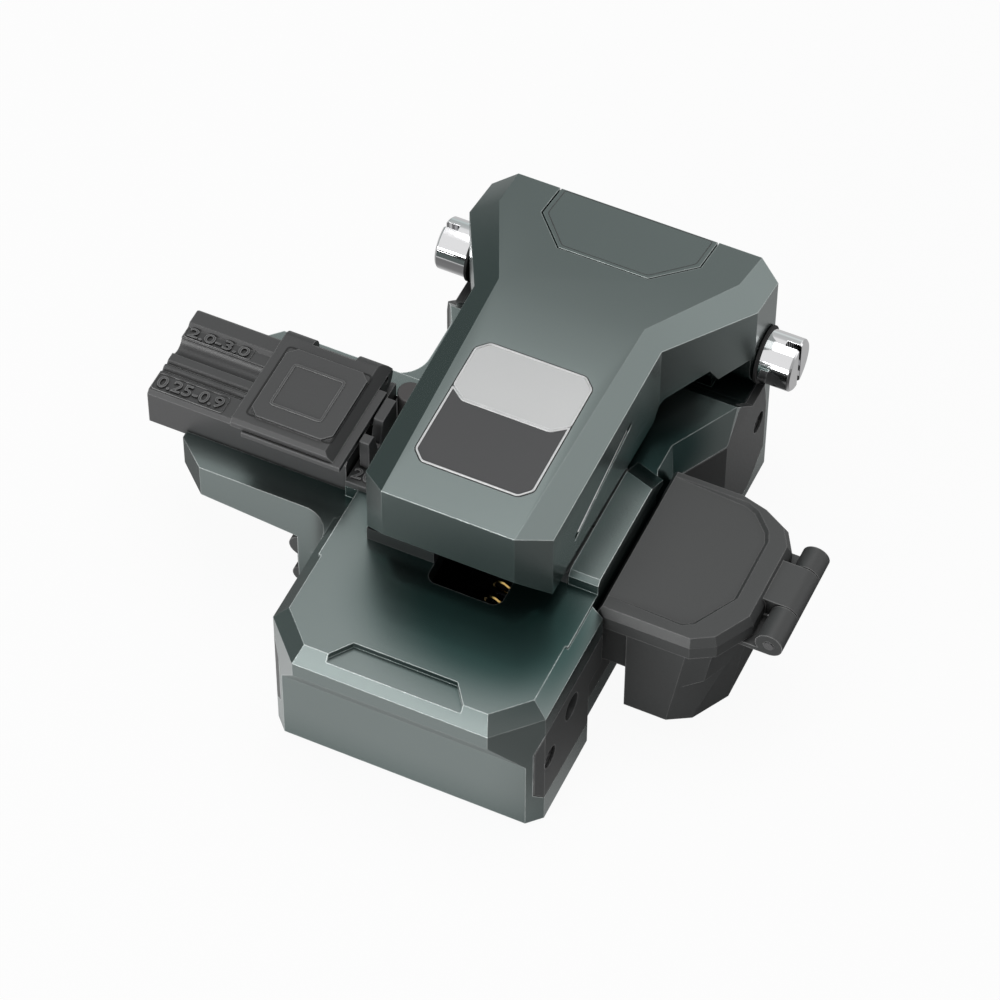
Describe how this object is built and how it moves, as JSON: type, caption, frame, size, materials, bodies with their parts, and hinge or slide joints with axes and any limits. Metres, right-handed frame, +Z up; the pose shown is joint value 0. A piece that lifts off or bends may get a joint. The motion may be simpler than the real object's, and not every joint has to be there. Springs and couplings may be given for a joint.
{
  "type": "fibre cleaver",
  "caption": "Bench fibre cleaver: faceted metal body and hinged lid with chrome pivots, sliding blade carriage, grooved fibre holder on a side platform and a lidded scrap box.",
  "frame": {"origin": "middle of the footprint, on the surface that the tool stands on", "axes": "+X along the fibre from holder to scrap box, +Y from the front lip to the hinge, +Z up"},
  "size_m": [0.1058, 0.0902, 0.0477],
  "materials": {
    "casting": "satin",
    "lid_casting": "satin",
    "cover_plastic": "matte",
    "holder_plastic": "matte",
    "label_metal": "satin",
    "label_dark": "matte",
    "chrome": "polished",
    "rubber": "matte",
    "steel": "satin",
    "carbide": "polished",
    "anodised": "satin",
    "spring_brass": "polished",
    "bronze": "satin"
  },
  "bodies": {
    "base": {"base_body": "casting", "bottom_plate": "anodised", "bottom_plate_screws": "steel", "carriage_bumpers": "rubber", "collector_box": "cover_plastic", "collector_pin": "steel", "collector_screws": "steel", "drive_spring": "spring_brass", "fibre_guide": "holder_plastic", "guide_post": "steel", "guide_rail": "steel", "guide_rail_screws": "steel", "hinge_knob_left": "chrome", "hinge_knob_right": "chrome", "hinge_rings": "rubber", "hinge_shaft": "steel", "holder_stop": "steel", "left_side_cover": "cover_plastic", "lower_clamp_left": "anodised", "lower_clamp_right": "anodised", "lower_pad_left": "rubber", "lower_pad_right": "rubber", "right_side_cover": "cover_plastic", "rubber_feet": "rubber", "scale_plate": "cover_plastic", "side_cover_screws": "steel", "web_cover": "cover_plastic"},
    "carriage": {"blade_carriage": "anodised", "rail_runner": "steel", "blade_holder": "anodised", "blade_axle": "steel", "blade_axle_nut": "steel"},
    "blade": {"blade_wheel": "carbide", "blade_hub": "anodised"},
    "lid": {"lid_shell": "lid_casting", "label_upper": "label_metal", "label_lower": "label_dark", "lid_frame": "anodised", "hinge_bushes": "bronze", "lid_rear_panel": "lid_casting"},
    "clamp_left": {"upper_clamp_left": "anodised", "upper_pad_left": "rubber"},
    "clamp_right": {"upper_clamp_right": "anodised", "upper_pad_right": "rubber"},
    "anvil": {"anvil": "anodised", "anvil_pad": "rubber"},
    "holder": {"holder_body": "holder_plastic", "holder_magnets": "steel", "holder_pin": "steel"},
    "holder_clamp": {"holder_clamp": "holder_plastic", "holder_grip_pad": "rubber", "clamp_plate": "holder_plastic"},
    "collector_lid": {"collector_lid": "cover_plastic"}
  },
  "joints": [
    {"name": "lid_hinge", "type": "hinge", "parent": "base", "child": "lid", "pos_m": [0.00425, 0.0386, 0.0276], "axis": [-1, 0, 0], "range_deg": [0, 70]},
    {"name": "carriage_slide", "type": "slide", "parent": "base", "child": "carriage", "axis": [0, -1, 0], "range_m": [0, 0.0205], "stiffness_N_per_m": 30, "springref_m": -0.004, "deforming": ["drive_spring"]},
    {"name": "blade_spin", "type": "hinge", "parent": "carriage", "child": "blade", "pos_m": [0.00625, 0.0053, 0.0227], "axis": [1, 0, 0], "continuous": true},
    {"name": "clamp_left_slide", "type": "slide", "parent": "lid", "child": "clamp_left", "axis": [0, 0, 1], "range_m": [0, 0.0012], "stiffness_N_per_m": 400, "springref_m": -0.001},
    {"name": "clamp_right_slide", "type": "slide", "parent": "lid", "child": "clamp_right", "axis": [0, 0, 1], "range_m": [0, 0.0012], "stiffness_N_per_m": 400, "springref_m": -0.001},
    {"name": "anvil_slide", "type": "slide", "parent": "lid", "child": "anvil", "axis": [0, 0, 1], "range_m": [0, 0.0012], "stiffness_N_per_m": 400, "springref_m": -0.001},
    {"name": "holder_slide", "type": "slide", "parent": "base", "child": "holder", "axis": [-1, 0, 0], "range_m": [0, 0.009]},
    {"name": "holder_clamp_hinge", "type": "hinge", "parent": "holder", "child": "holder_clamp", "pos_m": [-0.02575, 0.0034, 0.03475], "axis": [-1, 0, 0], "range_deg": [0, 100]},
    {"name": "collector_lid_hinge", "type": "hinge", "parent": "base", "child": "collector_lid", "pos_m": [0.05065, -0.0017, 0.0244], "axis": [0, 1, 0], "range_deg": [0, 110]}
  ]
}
- - - - -
◆ SET PROBLEM
Print out the whole listing exactly as it appears.

◆ WRITTEN SOLUTION
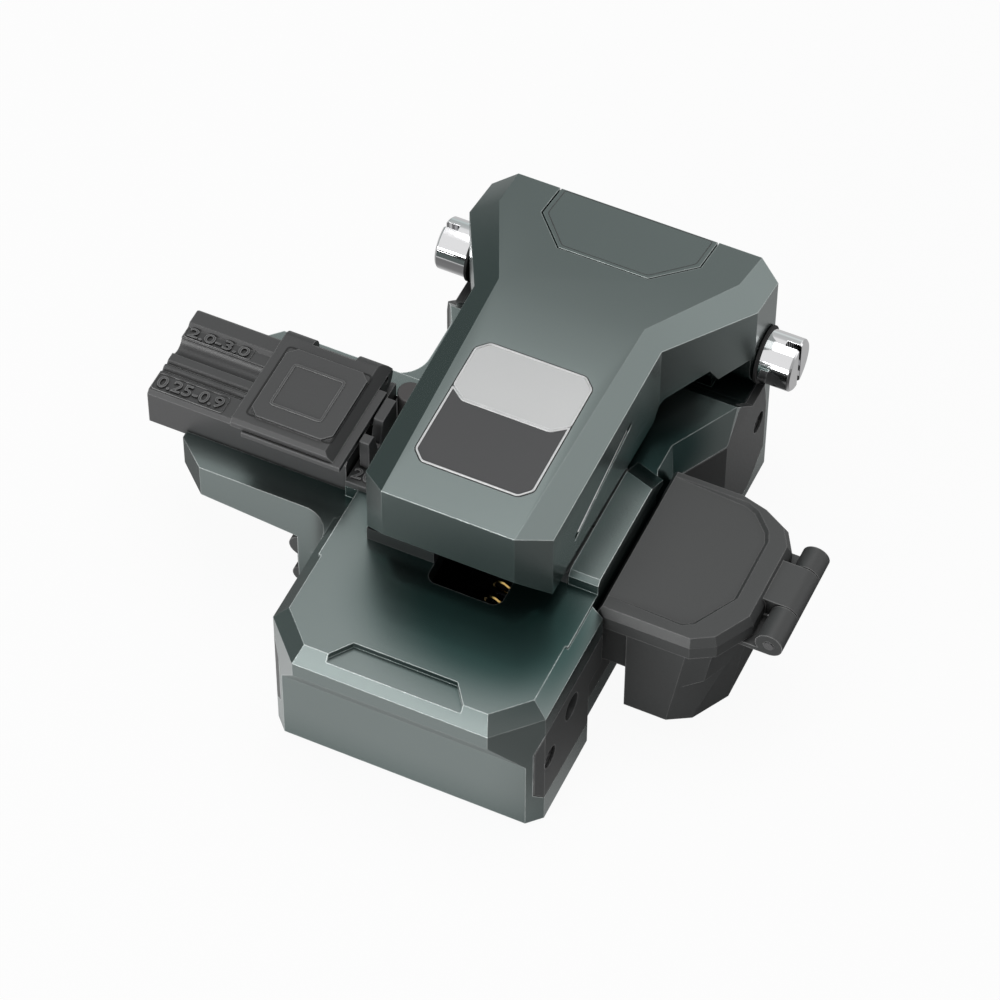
Describe how this object is built and how it moves, as JSON: type, caption, frame, size, materials, bodies with their parts, and hinge or slide joints with axes and any limits. Metres, right-handed frame, +Z up; the pose shown is joint value 0. A piece that lifts off or bends may get a joint. The motion may be simpler than the real object's, and not every joint has to be there. Springs and couplings may be given for a joint.
{
  "type": "fibre cleaver",
  "caption": "Bench fibre cleaver: faceted metal body and hinged lid with chrome pivots, sliding blade carriage, grooved fibre holder on a side platform and a lidded scrap box.",
  "frame": {"origin": "middle of the footprint, on the surface that the tool stands on", "axes": "+X along the fibre from holder to scrap box, +Y from the front lip to the hinge, +Z up"},
  "size_m": [0.1058, 0.0902, 0.0477],
  "materials": {
    "casting": "satin",
    "lid_casting": "satin",
    "cover_plastic": "matte",
    "holder_plastic": "matte",
    "label_metal": "satin",
    "label_dark": "matte",
    "chrome": "polished",
    "rubber": "matte",
    "steel": "satin",
    "carbide": "polished",
    "anodised": "satin",
    "spring_brass": "polished",
    "bronze": "satin"
  },
  "bodies": {
    "base": {"base_body": "casting", "bottom_plate": "anodised", "bottom_plate_screws": "steel", "carriage_bumpers": "rubber", "collector_box": "cover_plastic", "collector_pin": "steel", "collector_screws": "steel", "drive_spring": "spring_brass", "fibre_guide": "holder_plastic", "guide_post": "steel", "guide_rail": "steel", "guide_rail_screws": "steel", "hinge_knob_left": "chrome", "hinge_knob_right": "chrome", "hinge_rings": "rubber", "hinge_shaft": "steel", "holder_stop": "steel", "left_side_cover": "cover_plastic", "lower_clamp_left": "anodised", "lower_clamp_right": "anodised", "lower_pad_left": "rubber", "lower_pad_right": "rubber", "right_side_cover": "cover_plastic", "rubber_feet": "rubber", "scale_plate": "cover_plastic", "side_cover_screws": "steel", "web_cover": "cover_plastic"},
    "carriage": {"blade_carriage": "anodised", "rail_runner": "steel", "blade_holder": "anodised", "blade_axle": "steel", "blade_axle_nut": "steel"},
    "blade": {"blade_wheel": "carbide", "blade_hub": "anodised"},
    "lid": {"lid_shell": "lid_casting", "label_upper": "label_metal", "label_lower": "label_dark", "lid_frame": "anodised", "hinge_bushes": "bronze", "lid_rear_panel": "lid_casting"},
    "clamp_left": {"upper_clamp_left": "anodised", "upper_pad_left": "rubber"},
    "clamp_right": {"upper_clamp_right": "anodised", "upper_pad_right": "rubber"},
    "anvil": {"anvil": "anodised", "anvil_pad": "rubber"},
    "holder": {"holder_body": "holder_plastic", "holder_magnets": "steel", "holder_pin": "steel"},
    "holder_clamp": {"holder_clamp": "holder_plastic", "holder_grip_pad": "rubber", "clamp_plate": "holder_plastic"},
    "collector_lid": {"collector_lid": "cover_plastic"}
  },
  "joints": [
    {"name": "lid_hinge", "type": "hinge", "parent": "base", "child": "lid", "pos_m": [0.00425, 0.0386, 0.0276], "axis": [-1, 0, 0], "range_deg": [0, 70]},
    {"name": "carriage_slide", "type": "slide", "parent": "base", "child": "carriage", "axis": [0, -1, 0], "range_m": [0, 0.0205], "stiffness_N_per_m": 30, "springref_m": -0.004, "deforming": ["drive_spring"]},
    {"name": "blade_spin", "type": "hinge", "parent": "carriage", "child": "blade", "pos_m": [0.00625, 0.0053, 0.0227], "axis": [1, 0, 0], "continuous": true},
    {"name": "clamp_left_slide", "type": "slide", "parent": "lid", "child": "clamp_left", "axis": [0, 0, 1], "range_m": [0, 0.0012], "stiffness_N_per_m": 400, "springref_m": -0.001},
    {"name": "clamp_right_slide", "type": "slide", "parent": "lid", "child": "clamp_right", "axis": [0, 0, 1], "range_m": [0, 0.0012], "stiffness_N_per_m": 400, "springref_m": -0.001},
    {"name": "anvil_slide", "type": "slide", "parent": "lid", "child": "anvil", "axis": [0, 0, 1], "range_m": [0, 0.0012], "stiffness_N_per_m": 400, "springref_m": -0.001},
    {"name": "holder_slide", "type": "slide", "parent": "base", "child": "holder", "axis": [-1, 0, 0], "range_m": [0, 0.009]},
    {"name": "holder_clamp_hinge", "type": "hinge", "parent": "holder", "child": "holder_clamp", "pos_m": [-0.02575, 0.0034, 0.03475], "axis": [-1, 0, 0], "range_deg": [0, 100]},
    {"name": "collector_lid_hinge", "type": "hinge", "parent": "base", "child": "collector_lid", "pos_m": [0.05065, -0.0017, 0.0244], "axis": [0, 1, 0], "range_deg": [0, 110]}
  ]
}